• _What the exercise asks_:
Gather every line below where "that" appears.

• _Data provided_:
— start —

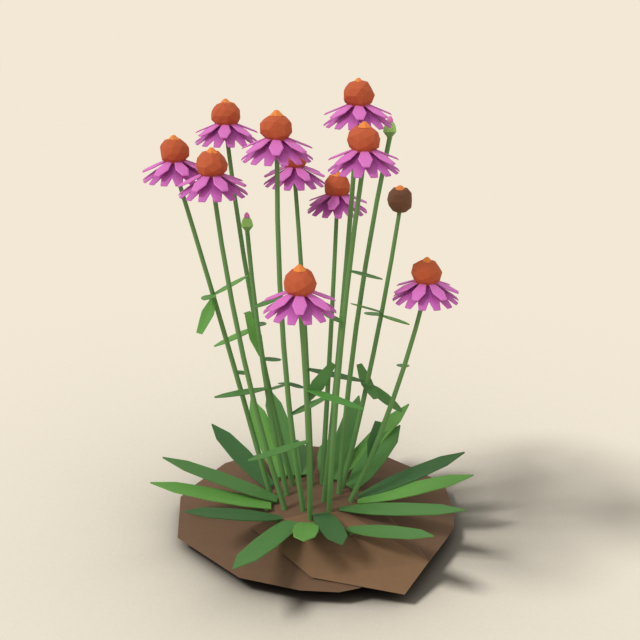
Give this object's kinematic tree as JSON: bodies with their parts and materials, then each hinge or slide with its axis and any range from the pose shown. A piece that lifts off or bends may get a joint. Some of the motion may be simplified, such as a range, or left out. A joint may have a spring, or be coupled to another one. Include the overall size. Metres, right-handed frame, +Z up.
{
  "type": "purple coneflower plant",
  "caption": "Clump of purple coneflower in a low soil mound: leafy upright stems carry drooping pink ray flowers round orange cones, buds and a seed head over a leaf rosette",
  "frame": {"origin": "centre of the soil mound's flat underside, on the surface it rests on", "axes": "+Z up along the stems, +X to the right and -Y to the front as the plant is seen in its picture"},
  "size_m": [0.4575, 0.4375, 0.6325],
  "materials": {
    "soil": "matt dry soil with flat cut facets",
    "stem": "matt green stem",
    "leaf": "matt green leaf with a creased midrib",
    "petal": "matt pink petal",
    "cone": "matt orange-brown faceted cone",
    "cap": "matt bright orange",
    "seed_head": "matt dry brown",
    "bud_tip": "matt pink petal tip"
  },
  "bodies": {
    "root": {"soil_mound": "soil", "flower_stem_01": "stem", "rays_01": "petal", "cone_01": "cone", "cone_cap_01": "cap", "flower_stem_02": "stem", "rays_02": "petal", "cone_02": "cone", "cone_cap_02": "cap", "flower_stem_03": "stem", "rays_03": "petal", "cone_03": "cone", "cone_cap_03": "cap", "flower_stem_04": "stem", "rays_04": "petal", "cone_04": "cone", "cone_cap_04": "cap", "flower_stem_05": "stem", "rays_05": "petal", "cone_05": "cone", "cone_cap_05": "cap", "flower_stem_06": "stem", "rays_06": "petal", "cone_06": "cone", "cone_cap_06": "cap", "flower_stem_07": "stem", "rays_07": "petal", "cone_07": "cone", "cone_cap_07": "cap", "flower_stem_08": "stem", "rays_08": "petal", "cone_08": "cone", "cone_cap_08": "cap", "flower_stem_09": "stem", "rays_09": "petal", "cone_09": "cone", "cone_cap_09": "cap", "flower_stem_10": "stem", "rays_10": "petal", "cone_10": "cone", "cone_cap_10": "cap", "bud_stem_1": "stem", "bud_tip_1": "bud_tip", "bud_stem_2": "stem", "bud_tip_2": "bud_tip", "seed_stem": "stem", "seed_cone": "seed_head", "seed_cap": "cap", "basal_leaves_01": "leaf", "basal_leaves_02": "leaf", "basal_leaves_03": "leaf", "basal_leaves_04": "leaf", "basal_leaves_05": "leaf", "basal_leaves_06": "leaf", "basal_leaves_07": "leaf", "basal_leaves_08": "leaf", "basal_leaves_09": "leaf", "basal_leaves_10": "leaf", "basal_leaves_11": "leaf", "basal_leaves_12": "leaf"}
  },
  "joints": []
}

— end —
— start —

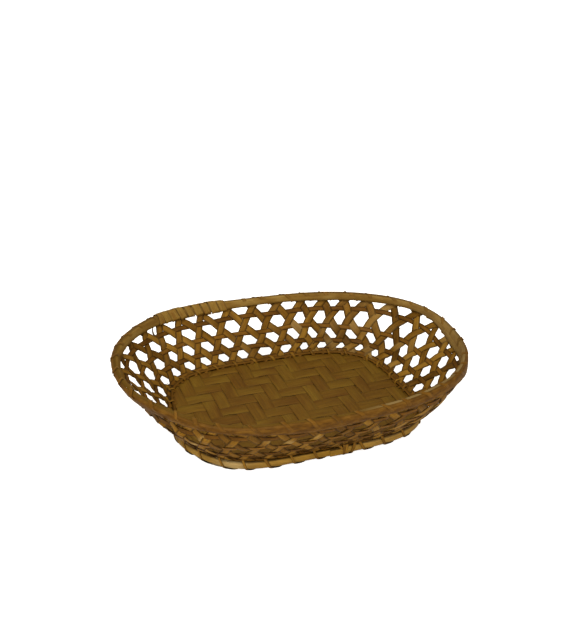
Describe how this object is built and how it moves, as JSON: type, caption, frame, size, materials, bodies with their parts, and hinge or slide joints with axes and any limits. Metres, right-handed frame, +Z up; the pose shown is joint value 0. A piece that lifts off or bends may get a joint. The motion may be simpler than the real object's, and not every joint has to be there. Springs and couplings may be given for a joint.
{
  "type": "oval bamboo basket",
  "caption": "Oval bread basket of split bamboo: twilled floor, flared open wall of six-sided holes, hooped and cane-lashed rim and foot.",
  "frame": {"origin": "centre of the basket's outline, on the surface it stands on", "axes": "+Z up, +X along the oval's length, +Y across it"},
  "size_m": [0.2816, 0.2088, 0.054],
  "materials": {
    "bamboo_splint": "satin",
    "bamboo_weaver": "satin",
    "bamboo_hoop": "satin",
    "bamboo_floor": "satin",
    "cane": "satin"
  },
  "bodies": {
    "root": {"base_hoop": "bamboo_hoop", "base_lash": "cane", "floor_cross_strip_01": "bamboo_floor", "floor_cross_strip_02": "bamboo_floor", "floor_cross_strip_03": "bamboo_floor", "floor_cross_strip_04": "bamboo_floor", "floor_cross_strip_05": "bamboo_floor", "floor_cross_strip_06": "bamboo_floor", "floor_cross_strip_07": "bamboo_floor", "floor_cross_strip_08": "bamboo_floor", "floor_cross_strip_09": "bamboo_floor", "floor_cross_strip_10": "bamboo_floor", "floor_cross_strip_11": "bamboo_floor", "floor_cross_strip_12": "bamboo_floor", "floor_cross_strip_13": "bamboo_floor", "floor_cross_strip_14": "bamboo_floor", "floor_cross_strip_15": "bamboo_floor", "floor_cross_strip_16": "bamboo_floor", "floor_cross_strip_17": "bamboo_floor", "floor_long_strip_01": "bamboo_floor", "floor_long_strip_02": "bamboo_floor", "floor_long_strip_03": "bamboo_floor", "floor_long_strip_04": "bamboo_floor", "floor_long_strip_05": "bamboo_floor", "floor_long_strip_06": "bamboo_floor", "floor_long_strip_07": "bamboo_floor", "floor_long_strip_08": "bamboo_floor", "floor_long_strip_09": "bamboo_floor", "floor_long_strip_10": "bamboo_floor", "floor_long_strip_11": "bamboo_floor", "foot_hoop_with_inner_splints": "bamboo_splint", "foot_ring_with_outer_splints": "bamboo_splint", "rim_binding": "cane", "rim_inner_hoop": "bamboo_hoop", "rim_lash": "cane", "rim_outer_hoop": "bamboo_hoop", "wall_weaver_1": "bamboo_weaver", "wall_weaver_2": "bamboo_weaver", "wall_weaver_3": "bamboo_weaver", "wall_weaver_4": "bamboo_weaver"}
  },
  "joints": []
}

— end —

• _Written response_:
Give this object's kinematic tree as JSON: bodies with their parts and materials, then each hinge or slide with its axis and any range from the pose shown. A piece that lifts off or bends may get a joint. Some of the motion may be simplified, such as a range, or left out. A joint may have a spring, or be coupled to another one. Include the overall size. Metres, right-handed frame, +Z up.
Describe how this object is built and how it moves, as JSON: type, caption, frame, size, materials, bodies with their parts, and hinge or slide joints with axes and any limits. Metres, right-handed frame, +Z up; the pose shown is joint value 0. A piece that lifts off or bends may get a joint. The motion may be simpler than the real object's, and not every joint has to be there. Springs and couplings may be given for a joint.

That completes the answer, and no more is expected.